Jack Connelly, president of the Washington State Trial Lawyers Association, said the bill will "help good doctors get insurance at a fair cost."

Last year, doctors and the trial lawyers spent a record $11 million in the battle over Initiative 330, which would have limited non-economic, or "pain-and-suffering," damages to between $350,000 and $1.05 million.

The trial lawyers backed Initiative 336, which they said would have made hospital safety records public, punished lawyers for frivolous lawsuits and revoked the licenses of doctors who had seriously injured or killed three or more patients.

Doctors maintained that jackpot jury awards were making it difficult, if not impossible, to practice in Washington -- especially in such high-risk specialties as obstetrics.

The trial lawyers said hospitals and HMOs were shielding themselves and bad doctors. Voters rejected both initiatives.

Though Gregoire and many of those in the negotiations said the parties involved didn't get everything they wanted, the trial lawyers got a big win at the start.

The doctors agreed not to ask for a cap on non-economic damages that patients could seek in court.

Asked why they agreed to withdraw their demand for limits on awards, Peter Dunbar, president of the Washington State Medical Association replied: "Pragmatism."

"We didn't win on 330 ... (this) is good legislation." he said. "It doesn't satisfy all our requirements for tort reform, but reforming the civil justice system is a continuous process. ... I don't expect it to stop this year."

The so-called three strikes, you're out rule for bad doctors also was left out of the new bill.

Lawmakers and others also agreed that one of the most significant changes provided in the legislation is a protection for doctors who want to apologize. The bill would make saying "I'm sorry" and other statements of regret, or even admitting fault, within the 30 days of discovery inadmissible in court.

Gregoire said that as attorney general, she had seen many cases in which this clause would have made a world of difference.

"In the most contentious of tort lawsuits, the lawyers would sit and talk to each other about settlement of a case when suddenly you have a family member who would speak up and say, 'All I want is for someone to say they're sorry,' " Gregoire said.

Sen. Karen Keiser, D-Des Moines, said that besides resolving a bitter dispute, the bill goes far toward restoring public trust.

"Last year, when we had initiatives on the ballot, many of us asked the voters to defer to the legislative process ... saying that yes-or-no, simple ballot-measure approach was not the way to deal with these incredibly complex issues of patient safety and tort reform," Keiser said.
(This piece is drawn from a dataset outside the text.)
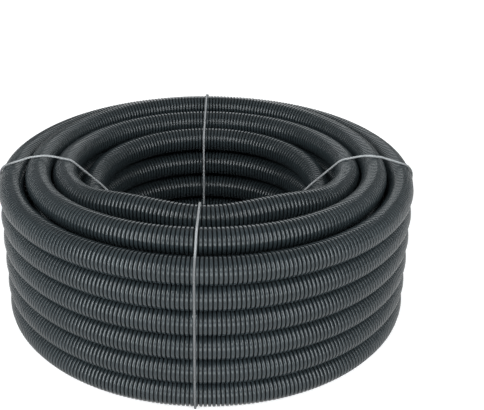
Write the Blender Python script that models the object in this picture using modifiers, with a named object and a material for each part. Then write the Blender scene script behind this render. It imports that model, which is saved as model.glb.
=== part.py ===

"We have worked together in good faith, and we will bring forward reform that will answer concerns that have been long held and well held."

Randy Revelle, senior vice president of the Washington State Hospital Association, said that the bill is a good start but that much more needs to be done to reform the state's medical liability system.

He said the state must still develop a system that would reduce preventable injuries and protect patient safety; fairly compensate injured patients; and significantly reduce the legal and administrative cost of the system.

The bill acknowledges that thousands of patients are injured each year as a result of medical errors, many of which could have been avoided.

It would provide incentives to settle cases before resorting to court, and offer the option of a fairer, more efficient and streamlined alternative to trials for those for whom settlement negotiations do not work.

The parties agreed to establish a voluntary binding arbitration system; require lawyers to certify cases as non-frivolous, subject to fines; and leave the use of expert witnesses unlimited.